In a letter to Media Bureau Chief Bill Lake, the satellite operator says that Fox is "using misleading advertising informing DIRECTV customers that 'soon, in some markets, you may lose your local Fox station,' even though our retransmission consent agreement does not expire for over two months."
They are currently in a battle over a Fox Cable Networks agreement, which expires Nov. 1, but their retrans deal for Fox-owned stations does not expire until the end of the year, DirecTV points out.
DirecTV adds that Fox has also "refused to provide us a separate offer for the continued carriage of its broadcast stations."
DirecTV says it has asked Fox to stop running the ads, but that it has not done so.
The FCC is currently considering clarifying the definition of good faith retrans negotiations.

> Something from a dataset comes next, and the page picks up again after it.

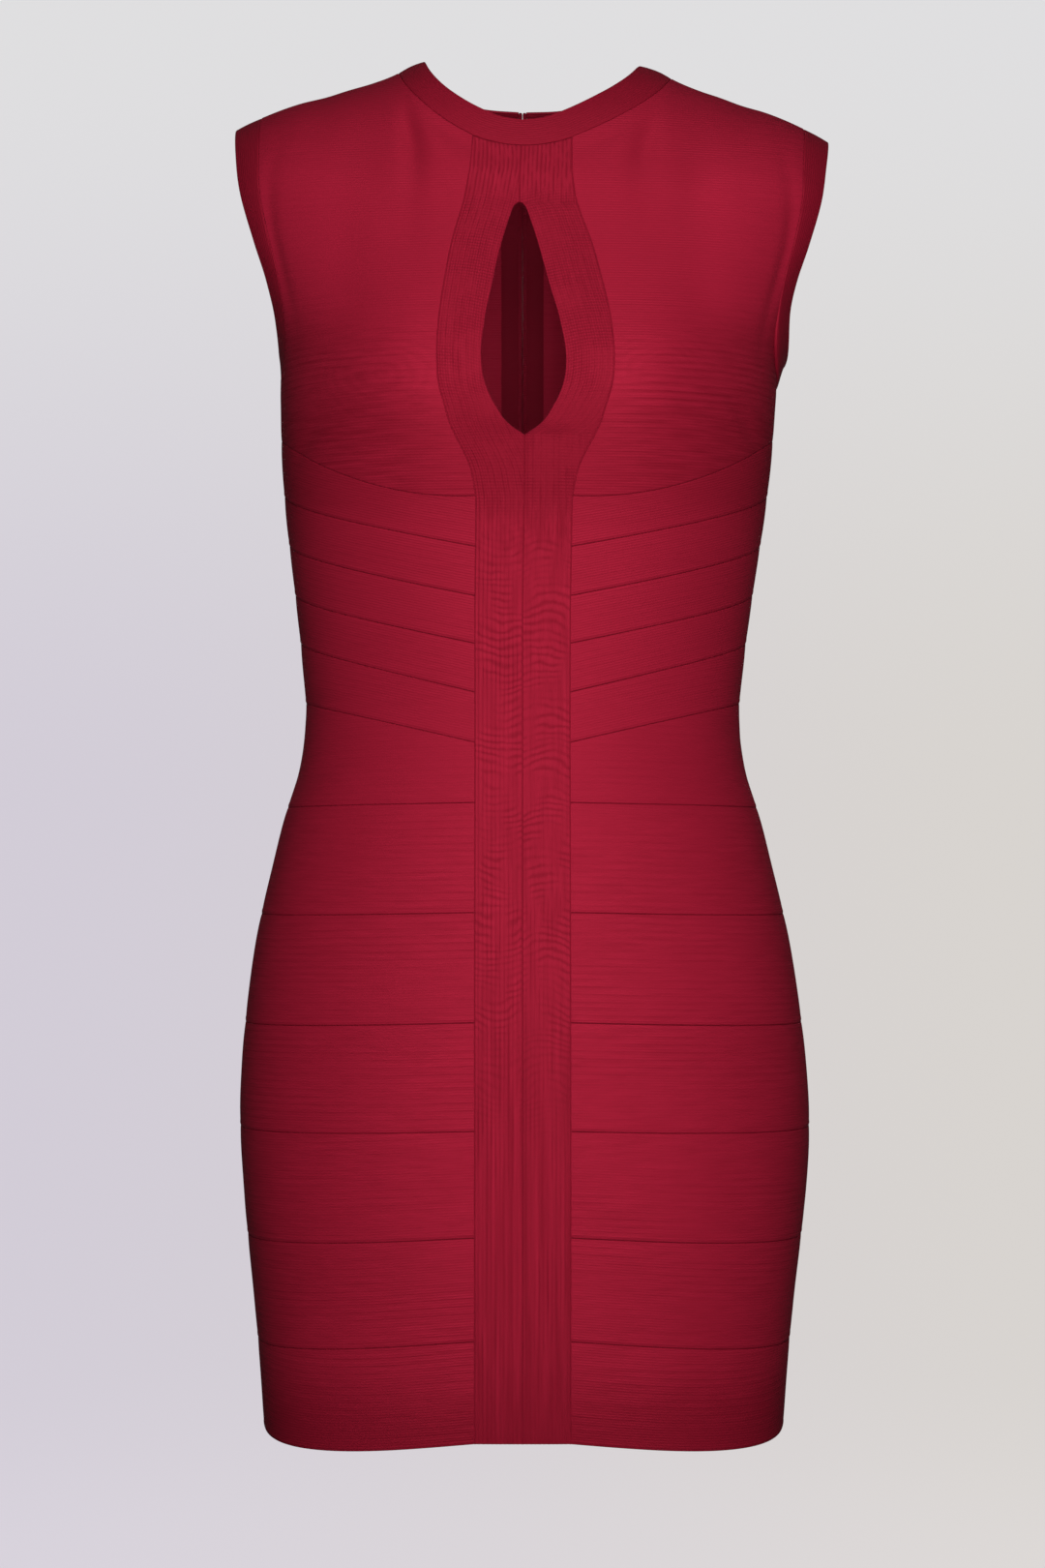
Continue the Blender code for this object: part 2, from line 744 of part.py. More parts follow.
def build_slider(frame, collection, material):
    """The zip's slider: a body through the neckband's slot, with a bridge for the pull."""
    half = SLIDER_WIDTH / 2
    reach = SLIDER_LENGTH / 2
    bridge = BRIDGE_WIDTH / 2
    span = BRIDGE_SPAN / 2
    top = SLIDER_OUTER + BRIDGE_RISE
    post = (SLIDER_OUTER - BURY, top)
    sizes = {
        "slider_body": ((-half, half), (-reach, reach), (SLIDER_INNER, SLIDER_OUTER)),
        "slider_post_up": ((-bridge, bridge), (-span, -span + BRIDGE_BAR), post),
        "slider_post_low": ((-bridge, bridge), (span - BRIDGE_BAR, span), post),
        "slider_bar": ((-bridge, bridge), (-span + BURY, span - BURY), (top - BRIDGE_BAR, top)),
    }
    pieces = [solid_box(name, frame, *size, collection, material) for name, size in sizes.items()]
    return joined("zip_slider", pieces, collection, material)


def build_pull(frame, collection, material):
    """The pull tab: a cross bar under the bridge, a window round it and a tapered tab."""
    middle, down, out = frame
    window, reach = PULL_WINDOW
    pivot = SLIDER_OUTER + PIVOT_RISE
    half = PULL_THICK / 2
    layer = (pivot - half, pivot + half)
    thinner = (layer[0] + ARM_THINNER, layer[1] - ARM_THINNER)
    arm = (-half + ARM_SHORT, reach)
    edge = PULL_WIDTH / 2
    tab = bmesh.new()
    corners = box(tab, frame, (-edge, edge), (reach - BURY, PULL_LENGTH), layer)
    far = sorted(corners, key=lambda vertex: -np.dot(vertex.co, down))[:4]
    for vertex in far:
        vertex.co.x *= PULL_TIP_WIDTH / PULL_WIDTH
    sizes = {
        "pull_bar": ((-edge, edge), (-half, half), layer),
        "pull_arm_left": ((window / 2, edge), arm, thinner),
        "pull_arm_right": ((-edge, -window / 2), arm, thinner),
    }
    pieces = [solid_box(name, frame, *size, collection, material) for name, size in sizes.items()]
    pieces.append(add_object("pull_tab", tab, collection, material))
    pull = joined("zip_pull", pieces, collection, material)
    hinge = bpy.data.objects.new("zip_pull_hinge", None)
    hinge.location = (middle + out * pivot) * MM
    collection.objects.link(hinge)
    bpy.context.view_layer.update()
    pull.parent = hinge
    pull.matrix_parent_inverse = hinge.matrix_world.inverted()
    return pull


def main():
    """Builds the dress piece by piece."""
    clear_scene()
    dress = bpy.data.collections.new("bodycon_dress")
    bpy.context.scene.collection.children.link(dress)
    knit = finish("band_knit", CRIMSON, 0.75)
    ribbed = finish("ribbed_knit", CRIMSON, 0.78)
    trim = finish("trim_knit", CRIMSON_DARK, 0.6)
    tape = finish("zip_tape", TAPE_RED, 0.85)
    enamel = finish("zip_enamel", ENAMEL_RED, 0.35, 0.4)
    build_strips(dress, ribbed)
    build_bust(dress, knit)
    build_bands(dress, knit)
    build_yoke(dress, knit)
    build_neckband(dress, trim)
    build_armholes(dress, trim)
    build_tapes(dress, tape)
    frame = zip_frame()
    build_slider(frame, dress, enamel)
    build_pull(frame, dress, enamel)


main()
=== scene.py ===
"""The looks of a sleeveless bodycon dress of sewn knit bands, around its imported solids.

Every cloth piece is a thin closed shell on the worn form that the solids share: rings below the
arms, an arch above them. Sizes are in millimetres and angles in degrees unless a name says more;
meshes are in metres, +Z up, the front faces -Y and the wearer's left is +X. A place on the form is
an angle, 0 at centre front and 180 at centre back, and a drop, the length down the cloth from the
shoulder ridge.
"""

import logging
import math
from dataclasses import dataclass, field
from enum import Enum
from typing import Any, Callable, Optional, Sequence, Union

import bmesh
import bpy
import numpy as np
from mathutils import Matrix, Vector


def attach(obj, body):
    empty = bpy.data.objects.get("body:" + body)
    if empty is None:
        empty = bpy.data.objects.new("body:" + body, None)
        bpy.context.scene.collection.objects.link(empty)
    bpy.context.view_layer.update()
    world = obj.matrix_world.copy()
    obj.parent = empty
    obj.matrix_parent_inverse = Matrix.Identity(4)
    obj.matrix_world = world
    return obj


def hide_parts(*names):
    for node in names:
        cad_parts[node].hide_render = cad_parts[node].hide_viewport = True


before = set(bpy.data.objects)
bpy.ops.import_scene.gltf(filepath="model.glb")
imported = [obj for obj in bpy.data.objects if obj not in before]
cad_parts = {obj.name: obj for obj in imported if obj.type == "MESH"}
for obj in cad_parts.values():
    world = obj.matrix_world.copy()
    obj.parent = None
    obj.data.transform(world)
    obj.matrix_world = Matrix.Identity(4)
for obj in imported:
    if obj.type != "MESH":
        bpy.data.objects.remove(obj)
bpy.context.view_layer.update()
LOG = logging.getLogger("bodycon_dress")

MM = 0.001
PER_METRE = 1000.0
UV_NAME = "cloth"
LEFTWARDS = np.array([1.0, 0.0, 0.0])
MIRROR = np.array([-1, 1])
Places = np.ndarray
Points = np.ndarray
Pair = tuple[float, float]
Mesh = tuple[Points, np.ndarray]


def table(*rows: tuple[float, ...]) -> Any:
    """A dataclass field that holds rows of numbers."""
    return field(default_factory=lambda: np.array(rows, float))


# ---- the worn form ---------------------------------------------------------------------------
def smooth(at: np.ndarray, stations: np.ndarray, values: np.ndarray) -> np.ndarray:
    """A smooth line through stations: cubic pieces with the slopes of their neighbours.

    Args:
        at: where the line is read.
        stations: rising places of the known values.
        values: the known values.

    Returns:
        The line's value at each place.
    """
    slopes = np.gradient(values, stations)
    i = np.clip(np.searchsorted(stations, at) - 1, 0, len(stations) - 2)
    step = stations[i + 1] - stations[i]
    t = np.clip((at - stations[i]) / step, 0.0, 1.0)
    rise = values[i + 1] - values[i]
    bend_in = slopes[i] * step - rise
    bend_out = rise - slopes[i + 1] * step
    return values[i] + t * rise + t * (1 - t) * ((1 - t) * bend_in + t * bend_out)


def unit(vectors: np.ndarray) -> np.ndarray:
    """Vectors scaled to length one."""
    return vectors / np.maximum(np.linalg.norm(vectors, axis=-1, keepdims=True), 1e-12)


def eased(share: np.ndarray) -> np.ndarray:
    """A share from 0 to 1 that starts and ends softly."""
    return share * share * (3 - 2 * share)


@dataclass(frozen=True)
class Crease:
    """A soft trough in the worn cloth, or a ridge where its depth is negative.

    The middle's angle and height, the lean from upright, half the length, half the width, the depth.
    """

    angle: float
    height: float
    lean: float
    reach: float
    width: float
    depth: float

    def relief(self, angle: np.ndarray, height: np.ndarray, per_degree: float) -> np.ndarray:
        """A bell across the crease times a bell along it.

        Args:
            angle: angles of the points.
            height: their heights.
            per_degree: millimetres round the body for a degree.

        Returns:
            How far the cloth stands out at each point, negative in a trough.
        """
        around = ((angle - self.angle + 180.0) % 360.0 - 180.0) * per_degree
        up = height - self.height
        cosine, sine = math.cos(math.radians(self.lean)), math.sin(math.radians(self.lean))
        across = around * cosine - up * sine
        along = around * sine + up * cosine
        return -self.depth * np.exp(-((across / self.width) ** 2) - (along / self.reach) ** 2)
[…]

DirecTV told Lake that is purposely trying to confuse and alarm consumers, and suggests that would not be in the definition of good faith bargaining. "Such conduct is certainly not what the Commission had in mind when it made Fox a steward of the nation's airwaves entrusted to serve the public interest," said DirecTV executive VP, content strategy and development, Derek Chang, in the letter, which was dated Oct. 27.
Fox was unavailable for comment at press time.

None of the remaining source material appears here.